### MATERIAL PROVIDED

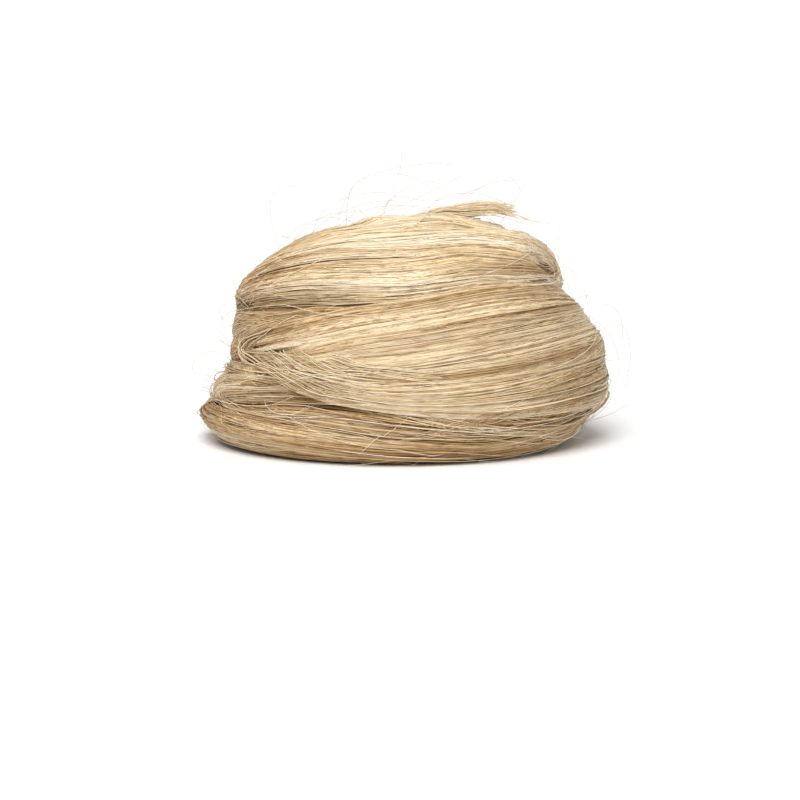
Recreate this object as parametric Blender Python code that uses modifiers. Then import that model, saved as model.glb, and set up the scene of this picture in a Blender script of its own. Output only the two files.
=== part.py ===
# A top knot hairpiece: one hank of straight blonde hair, wound into a bun about 80 mm wide.
# Four wound locks and an under lock lie on each other in a ring round a hollow for the wearer's
# own knot. A domed coil closes the top, its loose ends lie over the dome, and a flat elastic
# band sits in the mouth of the hollow.
# +Z is up. Angles run from +X (the bun's right) through +Y (its back). The front is at 270.

import math
from collections import namedtuple

import bmesh
import bpy
from mathutils import Vector

# Overall sizes, in metres
BUN_WIDTH = 0.080
BUN_DEPTH = 0.076
BUN_HEIGHT = 0.0445

# The hollow under the bun, and the band in its mouth
HOLLOW_RADIUS = 0.0175
HOLLOW_DEPTH = 0.0235
BAND_THICKNESS = 0.0022
BAND_HEIGHT = 0.004
BAND_EDGE = 0.00045
BAND_CLEARANCE = 0.0003

# How the hair lies
LOCK_GAP = 0.0004
RIB_DEPTH = 0.0009
SWIRL_DEPTH = 0.0014
SWIRL_TURNS = 1.5
SWIRL_END = 0.92
PIT_DEPTH = 0.0045
PIT_RADIUS = 0.0045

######

Make an exact copy of the data above.

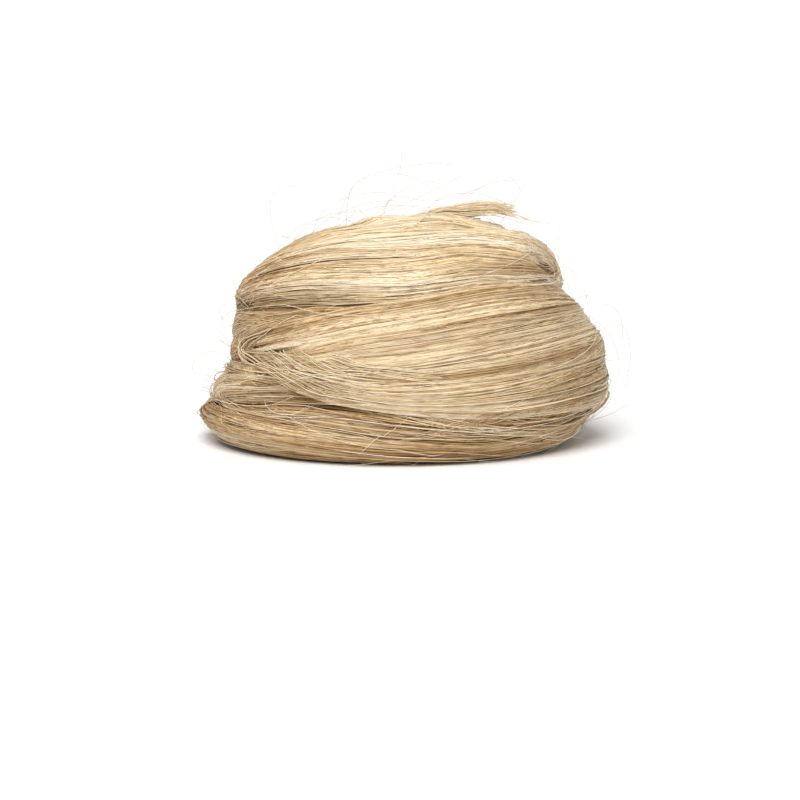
Recreate this object as parametric Blender Python code that uses modifiers. Then import that model, saved as model.glb, and set up the scene of this picture in a Blender script of its own. Output only the two files.
=== part.py ===
# A top knot hairpiece: one hank of straight blonde hair, wound into a bun about 80 mm wide.
# Four wound locks and an under lock lie on each other in a ring round a hollow for the wearer's
# own knot. A domed coil closes the top, its loose ends lie over the dome, and a flat elastic
# band sits in the mouth of the hollow.
# +Z is up. Angles run from +X (the bun's right) through +Y (its back). The front is at 270.

import math
from collections import namedtuple

import bmesh
import bpy
from mathutils import Vector

# Overall sizes, in metres
BUN_WIDTH = 0.080
BUN_DEPTH = 0.076
BUN_HEIGHT = 0.0445

# The hollow under the bun, and the band in its mouth
HOLLOW_RADIUS = 0.0175
HOLLOW_DEPTH = 0.0235
BAND_THICKNESS = 0.0022
BAND_HEIGHT = 0.004
BAND_EDGE = 0.00045
BAND_CLEARANCE = 0.0003

# How the hair lies
LOCK_GAP = 0.0004
RIB_DEPTH = 0.0009
SWIRL_DEPTH = 0.0014
SWIRL_TURNS = 1.5
SWIRL_END = 0.92
PIT_DEPTH = 0.0045
PIT_RADIUS = 0.0045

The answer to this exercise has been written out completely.